# About pro-$p$ groups

Let $p$ be a prime number. A pro-$p$ group is the inverse limit of an inverse system of discrete finite $p$-groups. (I've just read the definition).

I have two questions:

1. Is it true that a the $p$-part of an abelian profinite group is a pro-$p$ group? (I think so)
2. How is an abelian pro-$p$ group a $\mathbb{Z}_p$-module?
• A pro-$p$-group need not to be commutative: in such a case, it is not a $\Bbb{Z}_p$-module. – Crostul Aug 28 '16 at 18:29
• @Crostul: ok, thanks. – user72870 Aug 28 '16 at 18:36
• You can see an inverse limit as a subgroup of the product of your inverse system (tell me if you need some reference for this). In this case, operations are defined componentwise. If all the groups are abelian, their profinite completion is abelian too.
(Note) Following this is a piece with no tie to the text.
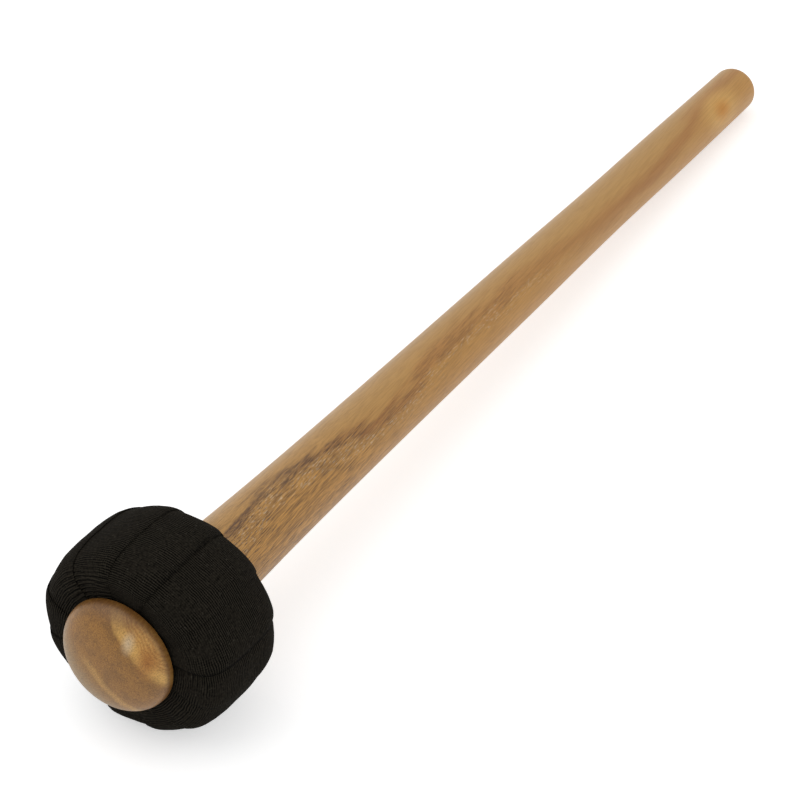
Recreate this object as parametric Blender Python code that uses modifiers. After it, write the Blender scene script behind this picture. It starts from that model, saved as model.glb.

Since the elements of a $p$-group have order a power of $p$, I believe that finite abelian $p$-groups are naturally $\mathbb{Z}_p$-modules (can you guess the action?), so that their profinite completion should be a $\mathbb{Z}_p$-module too, again with componentwise operations. – 57Jimmy Aug 28 '16 at 20:09
• @57Jimmy: If a finite abelian group $A$ is of order $p^m$, then $\mathbb{Z}/p^m\mathbb{Z}$ acts on $A$ trought the rule $(k+p^m\mathbb{Z})a=ka$. And since $\mathbb{Z}_p=\varprojlim \mathbb{Z}/p^m\mathbb{Z}$ this defines also an action of $\mathbb{Z}_p$ on $A$. Right? – user72870 Aug 29 '16 at 9:19
• 1. How do you define "the p-part of a pro-p-group" ? Already for a finite group, you can only define its p-Sylow-subgroups. – nguyen quang do Aug 29 '16 at 12:33

## 1 Answer

EDITED: (I have inserted here at the top an answer to your first question.)

There is a $p$-part of an abelian profinite group $G$, but it’s not what you wanted to define it as. You must define it as $$G_p = \left\lbrace g\in G:\lim_{n\to\infty}g^{p^n}=e_G\right\rbrace\,.$$ You easily check that this $G_p$ is a subgroup of your abelian profinite group. Verification that $G_p$ is closed in $G$, thus compact, thus a profinite group, requires a few more words.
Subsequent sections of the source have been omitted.